Further, two limited-edition models influenced by “minerals” will be included in the Ambiluna collection. Drawing on the organic transformations of mineral elements over Earth’s long geo-logical evolution, these new models incorporate many stunningly unique colours and patterns.
The UK price and release date are to be determined, says Citizen.
Hamilton’s Ventura watch was cool enough for Elvis, so do we need to say more? Yes. There’s a skeleton version of the famed triangular case watch now available from the Swatch Group. Hamilton also has a long heritage in electronic watches, so this latest version of the Ventura has a little electric pulse going on too. Here’s the press info;
Go bold and bright with a red electric pulse that lights up the center of a black PVD-coated case and skeleton dial; or, choose to shine a little brighter with a rose gold PVD-coated case, black skeleton dial and matching rose gold electric pulse. A black rubber strap finishes off both models, ensuring a comfortable and secure fit all day – and all night – long.

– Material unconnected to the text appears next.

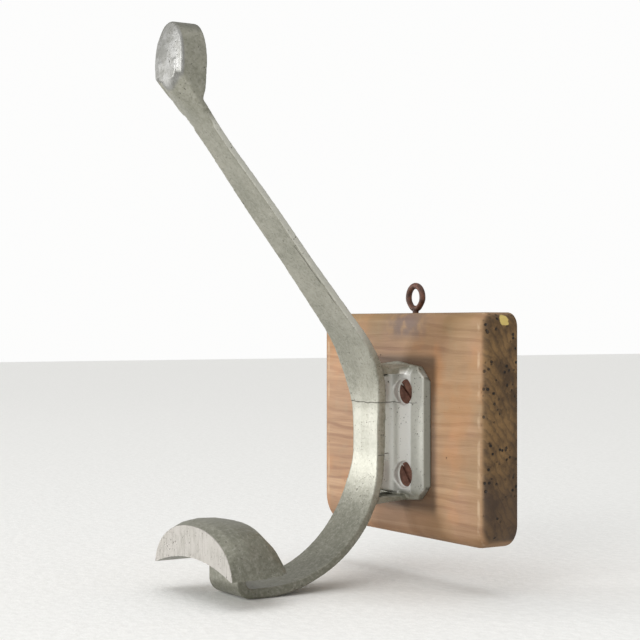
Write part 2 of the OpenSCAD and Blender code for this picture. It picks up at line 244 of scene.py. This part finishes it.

Available in two impressive versions, the Ventura Elvis80 Skeleton’s precisely cutout dial offers a striking view of finely engineered movement mechanics. With its Côtes de Geneve decoration clearly visible, our H-10-S movement with an extended 80-hour power reserve beats tirelessly beneath its skeleton dial.
It’s (still) electric
An automatic movement might power the Ventura Elvis80 Skeleton, but a stylized pulse of electricity zig-zagging across its open structure is a dramatic reference and tribute to the Ventura’s origins. The Ventura Elvis80 Skeleton is an ultra-modern tribute to the world’s first electric watch. A piece of history, a story of invention and a futuristic legacy, it’s an unforgettable representation of those who influence the world by daring to be different.
It retails for 1795 Swiss Francs, which is approximately £1620, we spottted on the CW Sellors website.